Goal: Find the line that contains "from mathutils import Matrix, Vector". Repeat that line and all lines following it, exactly, through the end of the listing below.

Collected material:
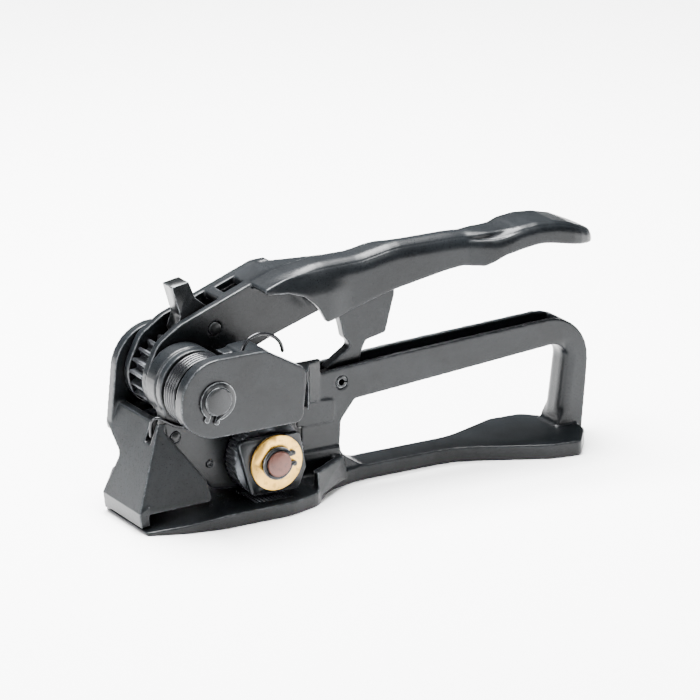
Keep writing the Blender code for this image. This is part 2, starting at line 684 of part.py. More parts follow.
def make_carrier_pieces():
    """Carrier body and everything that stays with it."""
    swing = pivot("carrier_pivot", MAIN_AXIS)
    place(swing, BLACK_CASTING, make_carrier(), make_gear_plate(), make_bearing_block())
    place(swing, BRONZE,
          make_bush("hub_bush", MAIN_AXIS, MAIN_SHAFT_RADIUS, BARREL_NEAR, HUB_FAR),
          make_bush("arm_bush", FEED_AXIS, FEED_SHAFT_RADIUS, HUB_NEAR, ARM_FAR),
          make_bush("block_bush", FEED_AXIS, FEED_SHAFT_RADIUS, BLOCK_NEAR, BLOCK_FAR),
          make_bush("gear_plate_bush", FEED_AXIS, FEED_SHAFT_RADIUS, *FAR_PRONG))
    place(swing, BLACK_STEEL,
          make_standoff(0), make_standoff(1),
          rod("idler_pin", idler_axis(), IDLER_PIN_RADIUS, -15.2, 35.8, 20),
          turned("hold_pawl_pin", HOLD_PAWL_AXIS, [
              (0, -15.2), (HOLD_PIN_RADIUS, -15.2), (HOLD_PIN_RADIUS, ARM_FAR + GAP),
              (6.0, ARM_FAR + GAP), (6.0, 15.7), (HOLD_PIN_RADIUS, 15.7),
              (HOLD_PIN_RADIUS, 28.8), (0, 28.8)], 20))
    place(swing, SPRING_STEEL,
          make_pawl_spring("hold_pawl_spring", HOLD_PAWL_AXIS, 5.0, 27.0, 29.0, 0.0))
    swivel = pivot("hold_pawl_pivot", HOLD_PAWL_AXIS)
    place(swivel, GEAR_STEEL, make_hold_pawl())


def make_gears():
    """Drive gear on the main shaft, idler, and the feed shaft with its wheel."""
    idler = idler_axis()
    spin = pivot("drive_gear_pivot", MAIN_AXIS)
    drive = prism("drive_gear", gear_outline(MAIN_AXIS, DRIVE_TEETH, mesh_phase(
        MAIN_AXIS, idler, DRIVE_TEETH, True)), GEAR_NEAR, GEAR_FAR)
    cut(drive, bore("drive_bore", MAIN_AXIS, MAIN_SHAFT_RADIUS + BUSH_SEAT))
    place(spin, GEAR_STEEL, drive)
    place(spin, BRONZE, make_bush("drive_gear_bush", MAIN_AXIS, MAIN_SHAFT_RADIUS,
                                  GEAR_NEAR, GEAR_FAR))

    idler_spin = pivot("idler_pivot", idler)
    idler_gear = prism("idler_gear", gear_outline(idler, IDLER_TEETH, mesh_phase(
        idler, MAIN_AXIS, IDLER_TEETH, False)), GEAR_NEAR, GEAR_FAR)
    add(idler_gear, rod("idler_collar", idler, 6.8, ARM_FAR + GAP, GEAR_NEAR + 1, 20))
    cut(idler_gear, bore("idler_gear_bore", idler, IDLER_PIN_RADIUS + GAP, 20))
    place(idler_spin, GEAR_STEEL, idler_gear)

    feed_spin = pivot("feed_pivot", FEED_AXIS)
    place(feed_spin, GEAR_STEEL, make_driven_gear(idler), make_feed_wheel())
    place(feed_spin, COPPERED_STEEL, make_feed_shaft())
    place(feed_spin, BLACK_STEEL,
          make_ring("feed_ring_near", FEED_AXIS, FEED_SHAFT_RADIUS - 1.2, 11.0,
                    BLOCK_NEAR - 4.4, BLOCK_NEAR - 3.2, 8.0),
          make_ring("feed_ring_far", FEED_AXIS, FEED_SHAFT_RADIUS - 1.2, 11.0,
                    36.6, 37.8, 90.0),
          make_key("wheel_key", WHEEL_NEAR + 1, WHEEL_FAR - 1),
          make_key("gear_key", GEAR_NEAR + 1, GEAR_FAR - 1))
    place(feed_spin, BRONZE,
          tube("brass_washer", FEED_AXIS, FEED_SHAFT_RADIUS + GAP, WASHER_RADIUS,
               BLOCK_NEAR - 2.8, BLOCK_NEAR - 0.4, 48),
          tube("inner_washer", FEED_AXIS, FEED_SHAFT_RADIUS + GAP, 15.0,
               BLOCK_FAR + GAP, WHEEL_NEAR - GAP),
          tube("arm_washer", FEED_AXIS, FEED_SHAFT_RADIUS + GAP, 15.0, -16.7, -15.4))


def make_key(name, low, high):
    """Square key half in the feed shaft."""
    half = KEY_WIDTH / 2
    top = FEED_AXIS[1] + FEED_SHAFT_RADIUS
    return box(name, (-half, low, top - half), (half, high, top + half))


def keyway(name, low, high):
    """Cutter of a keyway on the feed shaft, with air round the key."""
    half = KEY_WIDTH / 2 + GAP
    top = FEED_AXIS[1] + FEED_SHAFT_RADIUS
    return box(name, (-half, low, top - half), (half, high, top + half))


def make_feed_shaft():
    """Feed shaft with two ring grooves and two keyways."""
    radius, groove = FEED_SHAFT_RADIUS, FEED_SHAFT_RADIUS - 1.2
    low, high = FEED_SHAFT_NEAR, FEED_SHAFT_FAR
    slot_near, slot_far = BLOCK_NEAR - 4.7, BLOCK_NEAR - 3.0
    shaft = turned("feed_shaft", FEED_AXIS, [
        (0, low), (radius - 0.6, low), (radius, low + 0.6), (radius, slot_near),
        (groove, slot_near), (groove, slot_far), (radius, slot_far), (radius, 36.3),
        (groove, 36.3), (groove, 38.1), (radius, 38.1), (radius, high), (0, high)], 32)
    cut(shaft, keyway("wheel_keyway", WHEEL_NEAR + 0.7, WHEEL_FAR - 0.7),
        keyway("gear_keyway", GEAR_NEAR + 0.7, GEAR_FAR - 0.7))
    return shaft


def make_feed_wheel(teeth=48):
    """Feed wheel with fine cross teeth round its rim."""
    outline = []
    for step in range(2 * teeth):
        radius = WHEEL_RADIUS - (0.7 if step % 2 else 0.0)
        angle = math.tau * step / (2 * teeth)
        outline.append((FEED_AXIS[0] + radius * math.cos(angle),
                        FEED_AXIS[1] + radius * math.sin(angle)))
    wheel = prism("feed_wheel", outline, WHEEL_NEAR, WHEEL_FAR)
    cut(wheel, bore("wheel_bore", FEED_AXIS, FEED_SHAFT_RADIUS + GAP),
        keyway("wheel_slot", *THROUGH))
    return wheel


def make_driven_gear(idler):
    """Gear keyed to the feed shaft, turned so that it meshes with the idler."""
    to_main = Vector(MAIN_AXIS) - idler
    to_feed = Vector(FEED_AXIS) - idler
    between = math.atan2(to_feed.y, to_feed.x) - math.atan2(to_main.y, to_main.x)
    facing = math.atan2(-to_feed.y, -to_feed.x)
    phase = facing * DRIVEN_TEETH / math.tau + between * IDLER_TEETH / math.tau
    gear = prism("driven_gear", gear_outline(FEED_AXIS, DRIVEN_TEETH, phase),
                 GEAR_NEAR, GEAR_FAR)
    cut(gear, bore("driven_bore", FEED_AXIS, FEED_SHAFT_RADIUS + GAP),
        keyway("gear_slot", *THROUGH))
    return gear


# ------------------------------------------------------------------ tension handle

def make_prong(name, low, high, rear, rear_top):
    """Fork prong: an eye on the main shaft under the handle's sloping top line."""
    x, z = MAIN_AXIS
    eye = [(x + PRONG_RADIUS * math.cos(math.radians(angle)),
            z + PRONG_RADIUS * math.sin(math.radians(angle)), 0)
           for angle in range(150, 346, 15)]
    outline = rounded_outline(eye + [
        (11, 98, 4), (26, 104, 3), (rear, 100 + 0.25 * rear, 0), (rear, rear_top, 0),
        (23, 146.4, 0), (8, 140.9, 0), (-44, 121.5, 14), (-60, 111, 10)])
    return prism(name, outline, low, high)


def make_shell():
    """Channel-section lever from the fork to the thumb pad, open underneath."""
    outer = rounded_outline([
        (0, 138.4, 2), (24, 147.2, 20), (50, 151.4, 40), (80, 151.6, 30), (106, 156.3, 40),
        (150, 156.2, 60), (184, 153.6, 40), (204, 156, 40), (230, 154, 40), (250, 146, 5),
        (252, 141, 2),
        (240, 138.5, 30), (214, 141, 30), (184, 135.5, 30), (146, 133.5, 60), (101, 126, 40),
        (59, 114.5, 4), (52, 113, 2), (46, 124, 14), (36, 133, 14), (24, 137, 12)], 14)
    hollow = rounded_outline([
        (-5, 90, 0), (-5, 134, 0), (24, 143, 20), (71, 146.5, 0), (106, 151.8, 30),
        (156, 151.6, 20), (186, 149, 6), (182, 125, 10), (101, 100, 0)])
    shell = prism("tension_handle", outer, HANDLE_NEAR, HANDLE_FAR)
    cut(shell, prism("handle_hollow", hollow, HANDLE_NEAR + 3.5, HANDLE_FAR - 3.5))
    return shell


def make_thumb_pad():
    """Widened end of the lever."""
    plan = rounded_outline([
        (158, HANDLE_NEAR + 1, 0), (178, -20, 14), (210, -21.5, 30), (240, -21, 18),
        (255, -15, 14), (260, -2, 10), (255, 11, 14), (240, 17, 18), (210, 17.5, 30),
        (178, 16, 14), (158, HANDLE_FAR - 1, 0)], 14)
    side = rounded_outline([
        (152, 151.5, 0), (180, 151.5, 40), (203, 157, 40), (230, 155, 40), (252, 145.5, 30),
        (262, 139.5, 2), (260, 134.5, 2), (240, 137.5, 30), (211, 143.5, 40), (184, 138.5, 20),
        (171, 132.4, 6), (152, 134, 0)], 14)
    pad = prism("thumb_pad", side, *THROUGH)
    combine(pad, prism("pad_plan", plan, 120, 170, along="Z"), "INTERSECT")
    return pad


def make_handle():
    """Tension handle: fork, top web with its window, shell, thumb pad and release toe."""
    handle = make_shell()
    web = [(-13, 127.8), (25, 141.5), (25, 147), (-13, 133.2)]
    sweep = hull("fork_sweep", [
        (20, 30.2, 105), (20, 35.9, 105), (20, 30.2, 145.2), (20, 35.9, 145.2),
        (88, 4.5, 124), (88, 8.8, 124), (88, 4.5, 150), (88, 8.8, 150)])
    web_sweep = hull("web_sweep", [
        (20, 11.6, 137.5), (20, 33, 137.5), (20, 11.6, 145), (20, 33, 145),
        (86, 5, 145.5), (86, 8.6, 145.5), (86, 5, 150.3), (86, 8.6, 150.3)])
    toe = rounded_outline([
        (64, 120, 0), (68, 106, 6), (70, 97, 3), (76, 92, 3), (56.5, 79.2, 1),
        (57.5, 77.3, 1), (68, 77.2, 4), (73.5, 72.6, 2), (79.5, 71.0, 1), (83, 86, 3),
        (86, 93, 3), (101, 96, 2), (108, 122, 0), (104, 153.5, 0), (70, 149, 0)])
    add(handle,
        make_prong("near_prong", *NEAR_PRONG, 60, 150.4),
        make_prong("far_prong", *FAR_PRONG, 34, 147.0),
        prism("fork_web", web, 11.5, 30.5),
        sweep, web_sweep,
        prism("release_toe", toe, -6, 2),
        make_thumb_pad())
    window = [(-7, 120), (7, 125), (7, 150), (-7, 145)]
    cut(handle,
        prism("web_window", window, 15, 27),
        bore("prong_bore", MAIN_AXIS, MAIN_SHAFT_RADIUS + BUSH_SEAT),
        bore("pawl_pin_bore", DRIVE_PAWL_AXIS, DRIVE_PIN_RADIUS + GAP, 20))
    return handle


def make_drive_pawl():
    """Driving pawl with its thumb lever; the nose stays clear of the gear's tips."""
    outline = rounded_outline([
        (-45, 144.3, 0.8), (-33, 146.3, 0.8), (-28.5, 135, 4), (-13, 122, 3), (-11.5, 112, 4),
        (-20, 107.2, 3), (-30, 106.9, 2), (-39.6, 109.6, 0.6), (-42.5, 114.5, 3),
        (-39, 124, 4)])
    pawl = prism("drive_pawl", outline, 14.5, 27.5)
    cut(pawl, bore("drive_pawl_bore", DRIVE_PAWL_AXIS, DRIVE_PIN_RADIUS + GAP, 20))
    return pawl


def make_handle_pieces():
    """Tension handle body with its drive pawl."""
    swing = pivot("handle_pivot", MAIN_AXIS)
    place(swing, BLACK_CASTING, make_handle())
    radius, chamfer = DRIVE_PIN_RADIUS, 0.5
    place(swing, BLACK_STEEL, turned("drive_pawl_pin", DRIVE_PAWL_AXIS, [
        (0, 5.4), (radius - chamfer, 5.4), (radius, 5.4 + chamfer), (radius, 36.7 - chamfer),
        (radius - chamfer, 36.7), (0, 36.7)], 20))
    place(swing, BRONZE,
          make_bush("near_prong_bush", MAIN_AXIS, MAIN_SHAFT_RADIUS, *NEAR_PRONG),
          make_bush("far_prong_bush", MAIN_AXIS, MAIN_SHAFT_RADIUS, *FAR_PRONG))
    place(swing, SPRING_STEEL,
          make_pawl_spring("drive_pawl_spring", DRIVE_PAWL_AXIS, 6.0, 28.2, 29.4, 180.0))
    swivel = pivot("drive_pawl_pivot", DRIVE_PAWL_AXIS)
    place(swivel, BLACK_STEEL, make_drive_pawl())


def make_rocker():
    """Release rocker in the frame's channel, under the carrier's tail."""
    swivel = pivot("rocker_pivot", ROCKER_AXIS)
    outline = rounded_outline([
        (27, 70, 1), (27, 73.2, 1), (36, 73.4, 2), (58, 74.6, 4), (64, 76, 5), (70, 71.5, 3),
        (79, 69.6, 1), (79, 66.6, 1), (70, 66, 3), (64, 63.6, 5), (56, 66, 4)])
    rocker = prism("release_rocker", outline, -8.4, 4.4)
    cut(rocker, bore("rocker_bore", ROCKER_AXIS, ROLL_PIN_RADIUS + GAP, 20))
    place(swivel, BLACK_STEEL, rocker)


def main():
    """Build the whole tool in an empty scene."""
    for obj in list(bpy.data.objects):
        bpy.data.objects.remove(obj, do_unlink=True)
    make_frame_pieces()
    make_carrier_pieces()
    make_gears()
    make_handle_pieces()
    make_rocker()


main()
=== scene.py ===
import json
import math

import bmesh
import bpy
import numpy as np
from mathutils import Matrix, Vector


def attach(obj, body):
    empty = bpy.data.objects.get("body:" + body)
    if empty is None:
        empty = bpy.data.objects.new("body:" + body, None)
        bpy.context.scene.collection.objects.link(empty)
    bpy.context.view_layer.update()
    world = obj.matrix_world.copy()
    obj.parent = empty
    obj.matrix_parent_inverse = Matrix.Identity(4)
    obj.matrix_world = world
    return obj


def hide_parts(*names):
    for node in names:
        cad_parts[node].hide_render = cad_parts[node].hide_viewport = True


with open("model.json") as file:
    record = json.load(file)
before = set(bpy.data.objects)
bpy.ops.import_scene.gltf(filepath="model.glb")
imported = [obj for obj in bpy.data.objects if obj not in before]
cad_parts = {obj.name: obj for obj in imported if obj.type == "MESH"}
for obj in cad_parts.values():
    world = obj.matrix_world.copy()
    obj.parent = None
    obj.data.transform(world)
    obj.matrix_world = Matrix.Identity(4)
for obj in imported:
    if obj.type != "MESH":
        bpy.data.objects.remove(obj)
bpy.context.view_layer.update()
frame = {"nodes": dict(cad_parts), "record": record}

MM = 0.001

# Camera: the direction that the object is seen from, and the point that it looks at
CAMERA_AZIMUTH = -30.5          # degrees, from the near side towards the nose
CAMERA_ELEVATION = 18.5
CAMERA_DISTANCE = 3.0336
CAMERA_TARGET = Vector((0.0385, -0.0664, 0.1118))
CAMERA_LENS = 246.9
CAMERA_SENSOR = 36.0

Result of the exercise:
from mathutils import Matrix, Vector


def attach(obj, body):
    empty = bpy.data.objects.get("body:" + body)
    if empty is None:
        empty = bpy.data.objects.new("body:" + body, None)
        bpy.context.scene.collection.objects.link(empty)
    bpy.context.view_layer.update()
    world = obj.matrix_world.copy()
    obj.parent = empty
    obj.matrix_parent_inverse = Matrix.Identity(4)
    obj.matrix_world = world
    return obj


def hide_parts(*names):
    for node in names:
        cad_parts[node].hide_render = cad_parts[node].hide_viewport = True


with open("model.json") as file:
    record = json.load(file)
before = set(bpy.data.objects)
bpy.ops.import_scene.gltf(filepath="model.glb")
imported = [obj for obj in bpy.data.objects if obj not in before]
cad_parts = {obj.name: obj for obj in imported if obj.type == "MESH"}
for obj in cad_parts.values():
    world = obj.matrix_world.copy()
    obj.parent = None
    obj.data.transform(world)
    obj.matrix_world = Matrix.Identity(4)
for obj in imported:
    if obj.type != "MESH":
        bpy.data.objects.remove(obj)
bpy.context.view_layer.update()
frame = {"nodes": dict(cad_parts), "record": record}

MM = 0.001

# Camera: the direction that the object is seen from, and the point that it looks at
CAMERA_AZIMUTH = -30.5          # degrees, from the near side towards the nose
CAMERA_ELEVATION = 18.5
CAMERA_DISTANCE = 3.0336
CAMERA_TARGET = Vector((0.0385, -0.0664, 0.1118))
CAMERA_LENS = 246.9
CAMERA_SENSOR = 36.0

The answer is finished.